TASK TO COMPLETE
Copy out all of the material exactly as presented.

··· AVAILABLE DATA ···

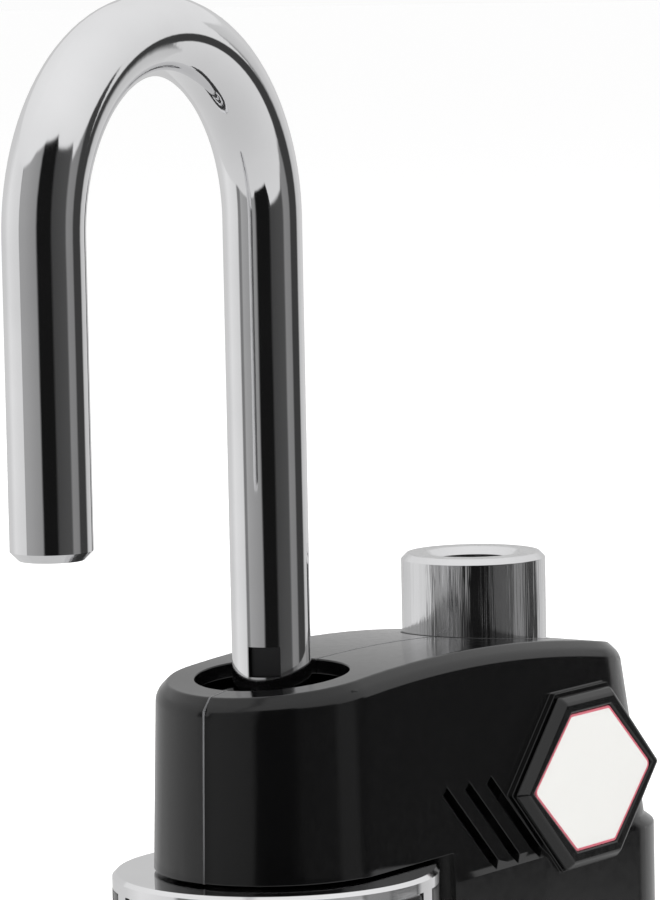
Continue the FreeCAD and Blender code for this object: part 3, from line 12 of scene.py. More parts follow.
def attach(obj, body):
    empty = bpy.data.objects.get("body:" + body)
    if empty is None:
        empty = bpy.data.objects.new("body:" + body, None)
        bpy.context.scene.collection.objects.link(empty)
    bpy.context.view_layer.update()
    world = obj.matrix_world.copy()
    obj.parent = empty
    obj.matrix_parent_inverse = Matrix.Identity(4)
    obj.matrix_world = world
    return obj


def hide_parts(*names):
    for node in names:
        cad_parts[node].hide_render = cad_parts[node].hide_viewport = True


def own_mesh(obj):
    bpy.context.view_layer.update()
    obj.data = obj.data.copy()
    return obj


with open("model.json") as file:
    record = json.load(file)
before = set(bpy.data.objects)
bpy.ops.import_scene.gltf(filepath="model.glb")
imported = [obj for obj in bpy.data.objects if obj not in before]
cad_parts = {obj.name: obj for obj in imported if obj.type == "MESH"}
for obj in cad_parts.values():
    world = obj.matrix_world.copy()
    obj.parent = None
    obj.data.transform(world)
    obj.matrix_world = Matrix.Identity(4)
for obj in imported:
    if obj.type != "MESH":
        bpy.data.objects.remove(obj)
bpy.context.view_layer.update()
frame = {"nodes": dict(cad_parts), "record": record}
MM = 0.001

# ---------------------------------------------------------------- camera and its surroundings

VIEW_AZIMUTH = math.radians(55.2)      # how far the camera stands round to the left of the front
VIEW_ELEVATION = math.radians(5.5)
VIEW_DISTANCE = 0.7556
VIEW_ROLL = math.radians(1.16)
AIM_HEIGHT = 0.1133
AIM_RIGHT = 0.0095
LENS = 200.0
SENSOR = 36.0
FARTHEST_SEEN = 50.0

CAMERA_RIGHT = Vector((math.cos(VIEW_AZIMUTH), -math.sin(VIEW_AZIMUTH), 0))


def add_camera():
    forward = Vector((math.sin(VIEW_AZIMUTH) * math.cos(VIEW_ELEVATION),
                      math.cos(VIEW_AZIMUTH) * math.cos(VIEW_ELEVATION), -math.sin(VIEW_ELEVATION)))
    up = CAMERA_RIGHT.cross(forward)
    rolled_up = up * math.cos(VIEW_ROLL) + CAMERA_RIGHT * math.sin(VIEW_ROLL)
    rolled_right = forward.cross(rolled_up)
    target = Vector((0, 0, AIM_HEIGHT)) + CAMERA_RIGHT * AIM_RIGHT
    data = bpy.data.cameras.new("camera")
    data.sensor_fit = "VERTICAL"
    data.sensor_height = SENSOR
    data.lens = LENS
    data.clip_end = FARTHEST_SEEN
    camera = bpy.data.objects.new("camera", data)
    turn = Matrix((rolled_right, rolled_up, -forward)).transposed()
    camera.matrix_world = Matrix.Translation(target - forward * VIEW_DISTANCE) @ turn.to_4x4()
    bpy.context.scene.collection.objects.link(camera)
    bpy.context.scene.camera = camera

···

OUTPUT FOR THIS TASK
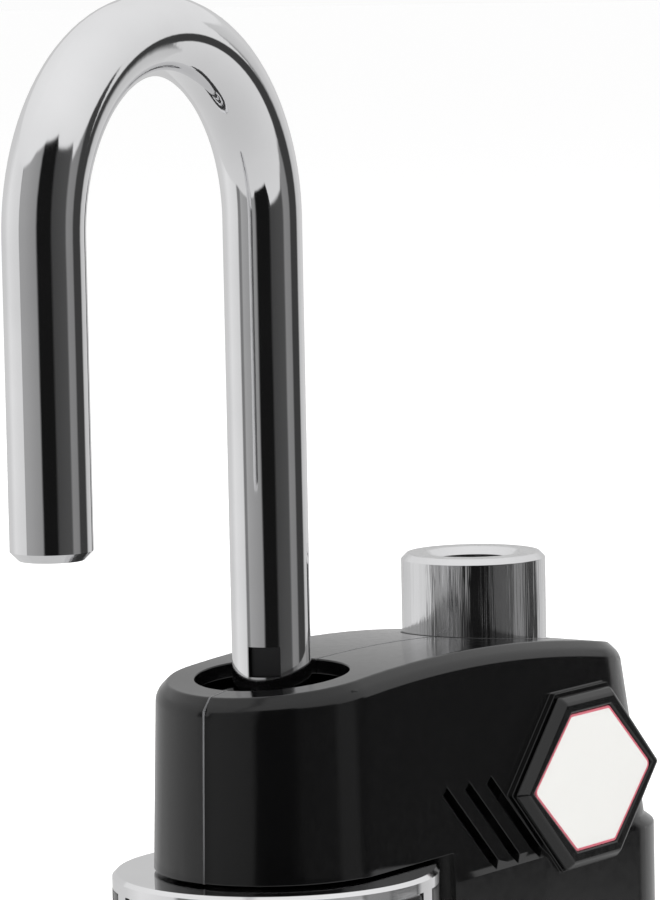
Continue the FreeCAD and Blender code for this object: part 3, from line 12 of scene.py. More parts follow.
def attach(obj, body):
    empty = bpy.data.objects.get("body:" + body)
    if empty is None:
        empty = bpy.data.objects.new("body:" + body, None)
        bpy.context.scene.collection.objects.link(empty)
    bpy.context.view_layer.update()
    world = obj.matrix_world.copy()
    obj.parent = empty
    obj.matrix_parent_inverse = Matrix.Identity(4)
    obj.matrix_world = world
    return obj


def hide_parts(*names):
    for node in names:
        cad_parts[node].hide_render = cad_parts[node].hide_viewport = True


def own_mesh(obj):
    bpy.context.view_layer.update()
    obj.data = obj.data.copy()
    return obj


with open("model.json") as file:
    record = json.load(file)
before = set(bpy.data.objects)
bpy.ops.import_scene.gltf(filepath="model.glb")
imported = [obj for obj in bpy.data.objects if obj not in before]
cad_parts = {obj.name: obj for obj in imported if obj.type == "MESH"}
for obj in cad_parts.values():
    world = obj.matrix_world.copy()
    obj.parent = None
    obj.data.transform(world)
    obj.matrix_world = Matrix.Identity(4)
for obj in imported:
    if obj.type != "MESH":
        bpy.data.objects.remove(obj)
bpy.context.view_layer.update()
frame = {"nodes": dict(cad_parts), "record": record}
MM = 0.001

# ---------------------------------------------------------------- camera and its surroundings

VIEW_AZIMUTH = math.radians(55.2)      # how far the camera stands round to the left of the front
VIEW_ELEVATION = math.radians(5.5)
VIEW_DISTANCE = 0.7556
VIEW_ROLL = math.radians(1.16)
AIM_HEIGHT = 0.1133
AIM_RIGHT = 0.0095
LENS = 200.0
SENSOR = 36.0
FARTHEST_SEEN = 50.0

CAMERA_RIGHT = Vector((math.cos(VIEW_AZIMUTH), -math.sin(VIEW_AZIMUTH), 0))


def add_camera():
    forward = Vector((math.sin(VIEW_AZIMUTH) * math.cos(VIEW_ELEVATION),
                      math.cos(VIEW_AZIMUTH) * math.cos(VIEW_ELEVATION), -math.sin(VIEW_ELEVATION)))
    up = CAMERA_RIGHT.cross(forward)
    rolled_up = up * math.cos(VIEW_ROLL) + CAMERA_RIGHT * math.sin(VIEW_ROLL)
    rolled_right = forward.cross(rolled_up)
    target = Vector((0, 0, AIM_HEIGHT)) + CAMERA_RIGHT * AIM_RIGHT
    data = bpy.data.cameras.new("camera")
    data.sensor_fit = "VERTICAL"
    data.sensor_height = SENSOR
    data.lens = LENS
    data.clip_end = FARTHEST_SEEN
    camera = bpy.data.objects.new("camera", data)
    turn = Matrix((rolled_right, rolled_up, -forward)).transposed()
    camera.matrix_world = Matrix.Translation(target - forward * VIEW_DISTANCE) @ turn.to_4x4()
    bpy.context.scene.collection.objects.link(camera)
    bpy.context.scene.camera = camera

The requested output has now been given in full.